According to Quartz, experts who have reviewed the robot's open-source code state that Sophia is best categorized as a chatbot with a face. Many experts in the AI field disapprove of Sophia's overstated presentation. Ben Goertzel, the chief scientist for the company that made Sophia, acknowledges that it is "not ideal" that some think of Sophia as having human-equivalent intelligence, but argues Sophia's presentation conveys something unique to audiences: "If I show them a beautiful smiling robot face, then they get the feeling that 'AGI' (artificial general intelligence) may indeed be nearby and viable... None of this is what I would call AGI, but nor is it simple to get working." Goertzel added that Sophia does utilize AI methods including face tracking, emotion recognition, and robotic movements generated by deep neural networks. Sophia’s dialogue is generated via a decision tree, but is integrated with these outputs uniquely.

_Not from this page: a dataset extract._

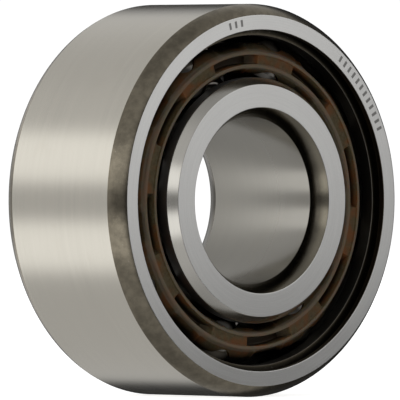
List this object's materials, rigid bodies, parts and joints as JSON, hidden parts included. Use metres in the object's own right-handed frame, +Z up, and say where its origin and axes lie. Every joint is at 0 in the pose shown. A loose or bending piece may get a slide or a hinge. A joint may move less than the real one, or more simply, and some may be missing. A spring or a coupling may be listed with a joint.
{
  "type": "double-row angular contact ball bearing",
  "caption": "Open double-row angular contact ball bearing with a plain bore: the inner ring, the snap cages and the balls turn inside the outer ring.",
  "frame": {"origin": "centre of the bearing: on its axis, midway between the two side faces", "axes": "+Y along the bearing's axis, from the front face to the rear face; +Z up; the bearing stands upright on its rim"},
  "size_m": [0.047, 0.0206, 0.047],
  "materials": {
    "outer_ring_steel": "ground and lightly oiled bearing steel, darker rough-turned corners",
    "inner_ring_steel": "ground bearing steel with a finely honed bore",
    "ball_steel": "lapped and polished bearing steel",
    "cage_polymer": "moulded brown glass-filled polymer, slightly translucent"
  },
  "bodies": {
    "outer_ring": {"outer_ring": "outer_ring_steel"},
    "inner_ring": {"inner_ring": "inner_ring_steel"},
    "front_cage": {"front_cage": "cage_polymer"},
    "rear_cage": {"rear_cage": "cage_polymer"},
    "front_ball_1": {"front_ball_1": "ball_steel"},
    "front_ball_2": {"front_ball_2": "ball_steel"},
    "front_ball_3": {"front_ball_3": "ball_steel"},
    "front_ball_4": {"front_ball_4": "ball_steel"},
    "front_ball_5": {"front_ball_5": "ball_steel"},
    "front_ball_6": {"front_ball_6": "ball_steel"},
    "front_ball_7": {"front_ball_7": "ball_steel"},
    "front_ball_8": {"front_ball_8": "ball_steel"},
    "rear_ball_1": {"rear_ball_1": "ball_steel"},
    "rear_ball_2": {"rear_ball_2": "ball_steel"},
    "rear_ball_3": {"rear_ball_3": "ball_steel"},
    "rear_ball_4": {"rear_ball_4": "ball_steel"},
    "rear_ball_5": {"rear_ball_5": "ball_steel"},
    "rear_ball_6": {"rear_ball_6": "ball_steel"},
    "rear_ball_7": {"rear_ball_7": "ball_steel"},
    "rear_ball_8": {"rear_ball_8": "ball_steel"}
  },
  "joints": [
    {"name": "inner_spin", "type": "hinge", "parent": "outer_ring", "child": "inner_ring", "pos_m": [0, 0, 0], "axis": [0, 1, 0], "continuous": true},
    {"name": "front_cage_spin", "type": "hinge", "parent": "outer_ring", "child": "front_cage", "pos_m": [0, -0.00427, 0], "axis": [0, 1, 0], "continuous": true},
    {"name": "rear_cage_spin", "type": "hinge", "parent": "outer_ring", "child": "rear_cage", "pos_m": [0, 0.00427, 0], "axis": [0, 1, 0], "continuous": true},
    {"name": "front_ball_1_spin", "type": "hinge", "parent": "front_cage", "child": "front_ball_1", "pos_m": [0.00382, -0.00427, 0.01641], "axis": [-0.1133, 0.866, -0.487], "continuous": true},
    {"name": "front_ball_2_spin", "type": "hinge", "parent": "front_cage", "child": "front_ball_2", "pos_m": [0.01431, -0.00427, 0.0089], "axis": [-0.4245, 0.866, -0.2642], "continuous": true},
    {"name": "front_ball_3_spin", "type": "hinge", "parent": "front_cage", "child": "front_ball_3", "pos_m": [0.01641, -0.00427, -0.00382], "axis": [-0.487, 0.866, 0.1133], "continuous": true},
    {"name": "front_ball_4_spin", "type": "hinge", "parent": "front_cage", "child": "front_ball_4", "pos_m": [0.0089, -0.00427, -0.01431], "axis": [-0.2642, 0.866, 0.4245], "continuous": true},
    {"name": "front_ball_5_spin", "type": "hinge", "parent": "front_cage", "child": "front_ball_5", "pos_m": [-0.00382, -0.00427, -0.01641], "axis": [0.1133, 0.866, 0.487], "continuous": true},
    {"name": "front_ball_6_spin", "type": "hinge", "parent": "front_cage", "child": "front_ball_6", "pos_m": [-0.01431, -0.00427, -0.0089], "axis": [0.4245, 0.866, 0.2642], "continuous": true},
    {"name": "front_ball_7_spin", "type": "hinge", "parent": "front_cage", "child": "front_ball_7", "pos_m": [-0.01641, -0.00427, 0.00382], "axis": [0.487, 0.866, -0.1133], "continuous": true},
    {"name": "front_ball_8_spin", "type": "hinge", "parent": "front_cage", "child": "front_ball_8", "pos_m": [-0.0089, -0.00427, 0.01431], "axis": [0.2642, 0.866, -0.4245], "continuous": true},
    {"name": "rear_ball_1_spin", "type": "hinge", "parent": "rear_cage", "child": "rear_ball_1", "pos_m": [0.00981, 0.00427, 0.0137], "axis": [0.2911, 0.866, 0.4066], "continuous": true},
    {"name": "rear_ball_2_spin", "type": "hinge", "parent": "rear_cage", "child": "rear_ball_2", "pos_m": [0.01662, 0.00427, 0.00275], "axis": [0.4933, 0.866, 0.0817], "continuous": true},
    {"name": "rear_ball_3_spin", "type": "hinge", "parent": "rear_cage", "child": "rear_ball_3", "pos_m": [0.0137, 0.00427, -0.00981], "axis": [0.4066, 0.866, -0.2911], "continuous": true},
    {"name": "rear_ball_4_spin", "type": "hinge", "parent": "rear_cage", "child": "rear_ball_4", "pos_m": [0.00275, 0.00427, -0.01662], "axis": [0.0817, 0.866, -0.4933], "continuous": true},
    {"name": "rear_ball_5_spin", "type": "hinge", "parent": "rear_cage", "child": "rear_ball_5", "pos_m": [-0.00981, 0.00427, -0.0137], "axis": [-0.2911, 0.866, -0.4066], "continuous": true},
    {"name": "rear_ball_6_spin", "type": "hinge", "parent": "rear_cage", "child": "rear_ball_6", "pos_m": [-0.01662, 0.00427, -0.00275], "axis": [-0.4933, 0.866, -0.0817], "continuous": true},
    {"name": "rear_ball_7_spin", "type": "hinge", "parent": "rear_cage", "child": "rear_ball_7", "pos_m": [-0.0137, 0.00427, 0.00981], "axis": [-0.4066, 0.866, 0.2911], "continuous": true},
    {"name": "rear_ball_8_spin", "type": "hinge", "parent": "rear_cage", "child": "rear_ball_8", "pos_m": [-0.00275, 0.00427, 0.01662], "axis": [-0.0817, 0.866, 0.4933], "continuous": true}
  ],
  "couplings": [
    {"joint": "front_cage_spin", "follows": "inner_spin", "ratio": 0.398},
    {"joint": "rear_cage_spin", "follows": "inner_spin", "ratio": 0.398},
    {"joint": "front_ball_1_spin", "follows": "inner_spin", "ratio": -2.0344},
    {"joint": "front_ball_2_spin", "follows": "inner_spin", "ratio": -2.0344},
    {"joint": "front_ball_3_spin", "follows": "inner_spin", "ratio": -2.0344},
    {"joint": "front_ball_4_spin", "follows": "inner_spin", "ratio": -2.0344},
    {"joint": "front_ball_5_spin", "follows": "inner_spin", "ratio": -2.0344},
    {"joint": "front_ball_6_spin", "follows": "inner_spin", "ratio": -2.0344},
    {"joint": "front_ball_7_spin", "follows": "inner_spin", "ratio": -2.0344},
    {"joint": "front_ball_8_spin", "follows": "inner_spin", "ratio": -2.0344},
    {"joint": "rear_ball_1_spin", "follows": "inner_spin", "ratio": -2.0344},
    {"joint": "rear_ball_2_spin", "follows": "inner_spin", "ratio": -2.0344},
    {"joint": "rear_ball_3_spin", "follows": "inner_spin", "ratio": -2.0344},
    {"joint": "rear_ball_4_spin", "follows": "inner_spin", "ratio": -2.0344},
    {"joint": "rear_ball_5_spin", "follows": "inner_spin", "ratio": -2.0344},
    {"joint": "rear_ball_6_spin", "follows": "inner_spin", "ratio": -2.0344},
    {"joint": "rear_ball_7_spin", "follows": "inner_spin", "ratio": -2.0344},
    {"joint": "rear_ball_8_spin", "follows": "inner_spin", "ratio": -2.0344}
  ]
}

According to The Verge, Hanson often exaggerates and "grossly misleads" about Sophia's capacity for consciousness, for example by agreeing with Jimmy Fallon in 2017 that Sophia was "basically alive".
In January 2018, Facebook's director of artificial intelligence, Yann LeCun, tweeted that Sophia was "complete bullshit" and slammed the media for giving coverage to "Potemkin AI". In response, Goertzel stated that he had never pretended Sophia was close to human-level intelligence.